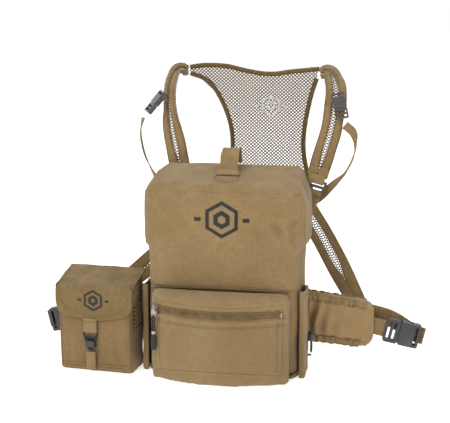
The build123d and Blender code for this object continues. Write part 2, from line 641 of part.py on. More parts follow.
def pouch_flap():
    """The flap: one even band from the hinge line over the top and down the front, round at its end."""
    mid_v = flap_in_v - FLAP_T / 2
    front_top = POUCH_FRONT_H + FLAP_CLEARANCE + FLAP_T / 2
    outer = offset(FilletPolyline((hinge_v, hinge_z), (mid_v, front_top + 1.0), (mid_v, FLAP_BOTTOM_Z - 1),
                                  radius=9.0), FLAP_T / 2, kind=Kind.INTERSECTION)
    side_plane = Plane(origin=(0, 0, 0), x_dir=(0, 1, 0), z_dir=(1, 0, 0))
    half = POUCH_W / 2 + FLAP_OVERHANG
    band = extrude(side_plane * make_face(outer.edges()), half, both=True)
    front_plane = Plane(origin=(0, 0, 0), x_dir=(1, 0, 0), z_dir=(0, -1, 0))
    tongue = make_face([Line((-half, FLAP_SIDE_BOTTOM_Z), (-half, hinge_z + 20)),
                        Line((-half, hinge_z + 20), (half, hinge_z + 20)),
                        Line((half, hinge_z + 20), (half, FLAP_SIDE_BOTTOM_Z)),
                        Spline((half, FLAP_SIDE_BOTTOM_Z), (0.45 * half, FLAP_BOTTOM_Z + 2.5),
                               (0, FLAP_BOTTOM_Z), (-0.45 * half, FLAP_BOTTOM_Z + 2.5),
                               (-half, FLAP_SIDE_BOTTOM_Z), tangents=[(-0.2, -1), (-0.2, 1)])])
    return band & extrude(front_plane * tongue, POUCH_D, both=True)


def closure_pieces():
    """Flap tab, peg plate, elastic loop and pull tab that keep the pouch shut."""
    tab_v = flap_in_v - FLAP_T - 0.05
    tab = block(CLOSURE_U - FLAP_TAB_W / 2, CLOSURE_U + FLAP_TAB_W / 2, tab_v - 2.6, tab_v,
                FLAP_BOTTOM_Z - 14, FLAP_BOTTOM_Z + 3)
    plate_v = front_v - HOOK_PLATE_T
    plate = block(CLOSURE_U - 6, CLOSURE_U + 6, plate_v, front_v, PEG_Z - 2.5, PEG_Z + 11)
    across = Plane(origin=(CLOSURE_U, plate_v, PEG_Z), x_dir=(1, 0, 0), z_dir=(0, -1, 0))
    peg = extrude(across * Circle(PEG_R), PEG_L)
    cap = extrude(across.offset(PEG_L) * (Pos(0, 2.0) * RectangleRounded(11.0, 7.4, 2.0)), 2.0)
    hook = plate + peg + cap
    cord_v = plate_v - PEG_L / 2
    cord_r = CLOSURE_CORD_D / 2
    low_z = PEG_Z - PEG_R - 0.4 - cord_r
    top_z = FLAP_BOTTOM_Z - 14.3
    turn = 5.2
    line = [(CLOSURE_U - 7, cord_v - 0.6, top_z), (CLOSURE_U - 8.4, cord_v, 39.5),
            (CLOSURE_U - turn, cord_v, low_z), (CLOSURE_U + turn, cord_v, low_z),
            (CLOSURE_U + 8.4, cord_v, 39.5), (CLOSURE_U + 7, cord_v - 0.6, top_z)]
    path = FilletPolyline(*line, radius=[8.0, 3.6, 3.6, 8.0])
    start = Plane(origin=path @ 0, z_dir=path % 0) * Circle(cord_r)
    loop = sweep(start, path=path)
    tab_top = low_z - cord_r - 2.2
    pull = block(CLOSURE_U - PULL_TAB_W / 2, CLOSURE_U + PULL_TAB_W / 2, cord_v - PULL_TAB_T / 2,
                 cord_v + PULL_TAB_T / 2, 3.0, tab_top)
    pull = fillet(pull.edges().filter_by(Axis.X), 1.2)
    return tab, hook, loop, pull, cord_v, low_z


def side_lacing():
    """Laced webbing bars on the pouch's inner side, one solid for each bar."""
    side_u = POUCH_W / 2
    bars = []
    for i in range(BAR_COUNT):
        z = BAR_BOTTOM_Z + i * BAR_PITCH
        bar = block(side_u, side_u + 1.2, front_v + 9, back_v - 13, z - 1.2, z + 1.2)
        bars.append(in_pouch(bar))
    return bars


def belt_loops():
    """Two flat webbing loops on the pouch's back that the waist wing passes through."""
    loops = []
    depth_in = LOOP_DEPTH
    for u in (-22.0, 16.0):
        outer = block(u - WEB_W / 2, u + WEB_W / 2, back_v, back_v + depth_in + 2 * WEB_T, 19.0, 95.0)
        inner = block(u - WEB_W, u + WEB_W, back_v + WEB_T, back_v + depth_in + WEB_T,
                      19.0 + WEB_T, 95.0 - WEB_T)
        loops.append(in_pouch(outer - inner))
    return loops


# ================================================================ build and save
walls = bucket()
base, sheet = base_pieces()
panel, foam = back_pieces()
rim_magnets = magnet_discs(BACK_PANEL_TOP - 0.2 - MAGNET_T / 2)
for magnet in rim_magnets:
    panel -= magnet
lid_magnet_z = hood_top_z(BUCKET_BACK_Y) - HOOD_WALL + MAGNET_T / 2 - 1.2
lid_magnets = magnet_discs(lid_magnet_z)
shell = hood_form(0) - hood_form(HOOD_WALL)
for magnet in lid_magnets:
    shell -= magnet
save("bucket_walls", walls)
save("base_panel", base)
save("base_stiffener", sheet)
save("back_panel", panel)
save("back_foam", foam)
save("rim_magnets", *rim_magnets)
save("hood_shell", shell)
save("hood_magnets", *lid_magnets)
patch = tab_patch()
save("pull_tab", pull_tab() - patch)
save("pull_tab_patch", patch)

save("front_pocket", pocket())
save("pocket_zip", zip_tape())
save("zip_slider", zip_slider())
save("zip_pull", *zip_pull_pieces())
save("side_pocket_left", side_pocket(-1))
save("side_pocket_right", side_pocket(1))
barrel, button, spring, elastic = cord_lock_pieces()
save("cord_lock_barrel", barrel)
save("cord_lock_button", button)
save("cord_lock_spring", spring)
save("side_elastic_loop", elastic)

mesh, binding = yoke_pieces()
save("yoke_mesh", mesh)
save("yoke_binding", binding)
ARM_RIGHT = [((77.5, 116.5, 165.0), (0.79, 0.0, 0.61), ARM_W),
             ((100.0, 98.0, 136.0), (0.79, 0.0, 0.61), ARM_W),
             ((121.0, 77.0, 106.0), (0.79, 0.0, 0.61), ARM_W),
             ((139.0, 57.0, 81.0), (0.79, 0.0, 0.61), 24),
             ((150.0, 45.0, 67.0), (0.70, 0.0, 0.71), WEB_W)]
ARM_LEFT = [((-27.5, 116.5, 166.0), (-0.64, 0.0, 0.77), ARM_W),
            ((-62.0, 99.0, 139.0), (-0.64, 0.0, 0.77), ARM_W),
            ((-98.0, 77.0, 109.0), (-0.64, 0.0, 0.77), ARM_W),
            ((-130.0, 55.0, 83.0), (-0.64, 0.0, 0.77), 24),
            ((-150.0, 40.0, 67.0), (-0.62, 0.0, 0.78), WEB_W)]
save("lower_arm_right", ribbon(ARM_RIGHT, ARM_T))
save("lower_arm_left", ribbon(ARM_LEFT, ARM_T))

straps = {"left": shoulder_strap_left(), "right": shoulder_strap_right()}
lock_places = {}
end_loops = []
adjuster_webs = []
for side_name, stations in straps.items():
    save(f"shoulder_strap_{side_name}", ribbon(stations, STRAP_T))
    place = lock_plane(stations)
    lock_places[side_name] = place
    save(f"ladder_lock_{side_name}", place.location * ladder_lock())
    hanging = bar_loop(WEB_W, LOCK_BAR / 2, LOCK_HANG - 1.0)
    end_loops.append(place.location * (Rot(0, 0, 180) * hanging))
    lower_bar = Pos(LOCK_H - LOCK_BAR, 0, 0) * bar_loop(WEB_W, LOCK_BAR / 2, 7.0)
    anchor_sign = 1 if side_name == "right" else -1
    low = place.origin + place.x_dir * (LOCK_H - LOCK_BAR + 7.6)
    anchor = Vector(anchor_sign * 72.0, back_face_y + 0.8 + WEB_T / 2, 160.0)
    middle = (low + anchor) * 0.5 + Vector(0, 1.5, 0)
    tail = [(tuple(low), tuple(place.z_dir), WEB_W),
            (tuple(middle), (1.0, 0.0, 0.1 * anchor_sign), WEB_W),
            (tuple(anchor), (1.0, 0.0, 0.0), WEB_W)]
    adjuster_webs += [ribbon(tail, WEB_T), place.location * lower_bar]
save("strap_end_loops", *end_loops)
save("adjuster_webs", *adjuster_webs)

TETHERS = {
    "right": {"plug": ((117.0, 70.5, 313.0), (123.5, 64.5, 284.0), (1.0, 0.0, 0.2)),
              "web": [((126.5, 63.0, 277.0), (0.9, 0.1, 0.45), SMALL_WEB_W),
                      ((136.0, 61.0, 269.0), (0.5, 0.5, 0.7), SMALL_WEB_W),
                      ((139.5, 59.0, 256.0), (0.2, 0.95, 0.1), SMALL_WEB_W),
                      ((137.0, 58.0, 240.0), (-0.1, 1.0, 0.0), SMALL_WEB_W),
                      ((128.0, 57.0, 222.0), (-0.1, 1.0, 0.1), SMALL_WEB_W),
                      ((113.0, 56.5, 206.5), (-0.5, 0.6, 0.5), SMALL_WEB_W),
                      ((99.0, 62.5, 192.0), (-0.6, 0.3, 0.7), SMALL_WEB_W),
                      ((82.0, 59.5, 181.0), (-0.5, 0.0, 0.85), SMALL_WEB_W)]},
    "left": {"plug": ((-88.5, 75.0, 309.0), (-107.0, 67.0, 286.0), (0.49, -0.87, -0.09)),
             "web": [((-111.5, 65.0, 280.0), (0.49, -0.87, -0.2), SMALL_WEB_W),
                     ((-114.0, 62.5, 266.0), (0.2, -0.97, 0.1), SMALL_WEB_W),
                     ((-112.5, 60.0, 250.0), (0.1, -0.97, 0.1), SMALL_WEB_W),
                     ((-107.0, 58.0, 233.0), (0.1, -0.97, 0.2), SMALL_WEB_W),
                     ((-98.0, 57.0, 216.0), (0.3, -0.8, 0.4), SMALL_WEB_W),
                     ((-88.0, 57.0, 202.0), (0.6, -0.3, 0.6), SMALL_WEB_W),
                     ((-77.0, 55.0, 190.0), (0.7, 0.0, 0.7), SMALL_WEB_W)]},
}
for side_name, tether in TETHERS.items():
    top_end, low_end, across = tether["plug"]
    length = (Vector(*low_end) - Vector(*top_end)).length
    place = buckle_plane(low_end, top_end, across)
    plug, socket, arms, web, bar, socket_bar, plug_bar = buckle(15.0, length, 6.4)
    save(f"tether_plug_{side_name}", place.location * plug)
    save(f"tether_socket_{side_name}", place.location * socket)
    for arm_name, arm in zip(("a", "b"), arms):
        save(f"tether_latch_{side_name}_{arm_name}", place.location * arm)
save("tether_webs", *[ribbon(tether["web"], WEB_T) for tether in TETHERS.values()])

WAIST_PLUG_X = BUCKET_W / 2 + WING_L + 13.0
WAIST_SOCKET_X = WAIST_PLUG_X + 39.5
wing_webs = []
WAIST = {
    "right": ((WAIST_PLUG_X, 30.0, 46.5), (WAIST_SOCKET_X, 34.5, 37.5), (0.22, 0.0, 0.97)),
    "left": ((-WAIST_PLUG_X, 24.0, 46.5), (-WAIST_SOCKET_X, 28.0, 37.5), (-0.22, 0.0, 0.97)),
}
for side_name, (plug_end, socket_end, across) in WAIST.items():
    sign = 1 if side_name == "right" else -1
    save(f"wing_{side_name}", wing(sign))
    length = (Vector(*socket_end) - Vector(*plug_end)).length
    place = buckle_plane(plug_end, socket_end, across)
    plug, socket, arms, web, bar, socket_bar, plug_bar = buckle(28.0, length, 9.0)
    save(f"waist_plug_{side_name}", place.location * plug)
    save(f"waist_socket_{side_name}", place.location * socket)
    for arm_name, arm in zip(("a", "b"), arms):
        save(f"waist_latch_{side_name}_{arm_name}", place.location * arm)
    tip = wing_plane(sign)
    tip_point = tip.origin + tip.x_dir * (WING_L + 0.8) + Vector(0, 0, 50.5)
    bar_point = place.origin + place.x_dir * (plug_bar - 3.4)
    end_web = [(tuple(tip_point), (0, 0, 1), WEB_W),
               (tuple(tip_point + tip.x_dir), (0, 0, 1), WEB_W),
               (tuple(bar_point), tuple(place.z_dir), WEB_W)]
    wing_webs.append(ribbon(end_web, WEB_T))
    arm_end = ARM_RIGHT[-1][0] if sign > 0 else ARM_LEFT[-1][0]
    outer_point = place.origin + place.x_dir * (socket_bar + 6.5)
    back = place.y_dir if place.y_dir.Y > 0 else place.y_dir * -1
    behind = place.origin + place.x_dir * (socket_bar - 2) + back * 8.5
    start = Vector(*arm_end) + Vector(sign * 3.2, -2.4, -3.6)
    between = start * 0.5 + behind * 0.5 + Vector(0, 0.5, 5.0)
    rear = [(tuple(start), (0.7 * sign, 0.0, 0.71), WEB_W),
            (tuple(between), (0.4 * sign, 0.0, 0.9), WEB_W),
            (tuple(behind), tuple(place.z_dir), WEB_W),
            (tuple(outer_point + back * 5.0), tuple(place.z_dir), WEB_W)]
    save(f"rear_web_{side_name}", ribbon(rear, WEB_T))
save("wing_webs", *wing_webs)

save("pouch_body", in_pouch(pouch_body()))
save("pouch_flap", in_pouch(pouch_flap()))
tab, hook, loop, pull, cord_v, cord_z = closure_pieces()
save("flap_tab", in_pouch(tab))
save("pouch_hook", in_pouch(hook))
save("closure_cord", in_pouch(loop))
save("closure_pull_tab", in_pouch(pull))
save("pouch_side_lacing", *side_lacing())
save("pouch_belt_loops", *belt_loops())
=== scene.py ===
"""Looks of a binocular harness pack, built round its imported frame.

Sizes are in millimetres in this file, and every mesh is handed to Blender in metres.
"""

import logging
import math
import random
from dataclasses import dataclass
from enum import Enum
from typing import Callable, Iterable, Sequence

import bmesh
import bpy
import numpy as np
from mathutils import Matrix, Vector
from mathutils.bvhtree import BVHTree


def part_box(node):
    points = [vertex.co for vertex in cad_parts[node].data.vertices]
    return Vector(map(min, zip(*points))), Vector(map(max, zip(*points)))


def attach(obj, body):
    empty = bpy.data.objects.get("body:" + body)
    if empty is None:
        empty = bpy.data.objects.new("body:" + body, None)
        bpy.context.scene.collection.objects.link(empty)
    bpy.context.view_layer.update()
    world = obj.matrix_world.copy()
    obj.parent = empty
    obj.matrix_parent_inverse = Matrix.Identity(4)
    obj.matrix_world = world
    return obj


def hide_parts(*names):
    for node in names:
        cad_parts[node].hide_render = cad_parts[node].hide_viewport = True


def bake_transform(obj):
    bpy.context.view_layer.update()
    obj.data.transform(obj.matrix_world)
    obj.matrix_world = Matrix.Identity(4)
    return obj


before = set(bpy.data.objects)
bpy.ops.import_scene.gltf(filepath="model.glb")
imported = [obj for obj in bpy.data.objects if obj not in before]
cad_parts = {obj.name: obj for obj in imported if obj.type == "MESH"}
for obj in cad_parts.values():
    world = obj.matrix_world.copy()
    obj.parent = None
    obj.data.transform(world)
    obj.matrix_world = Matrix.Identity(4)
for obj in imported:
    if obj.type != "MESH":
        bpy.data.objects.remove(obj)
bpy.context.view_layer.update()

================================

§ **Goal**: Exactly reproduce the lines beginning with the one that contains "in imported if" and ending with the last line of the material, both included. Leave out everything else.

§ **Answer to this exercise**:
cad_parts = {obj.name: obj for obj in imported if obj.type == "MESH"}
for obj in cad_parts.values():
    world = obj.matrix_world.copy()
    obj.parent = None
    obj.data.transform(world)
    obj.matrix_world = Matrix.Identity(4)
for obj in imported:
    if obj.type != "MESH":
        bpy.data.objects.remove(obj)
bpy.context.view_layer.update()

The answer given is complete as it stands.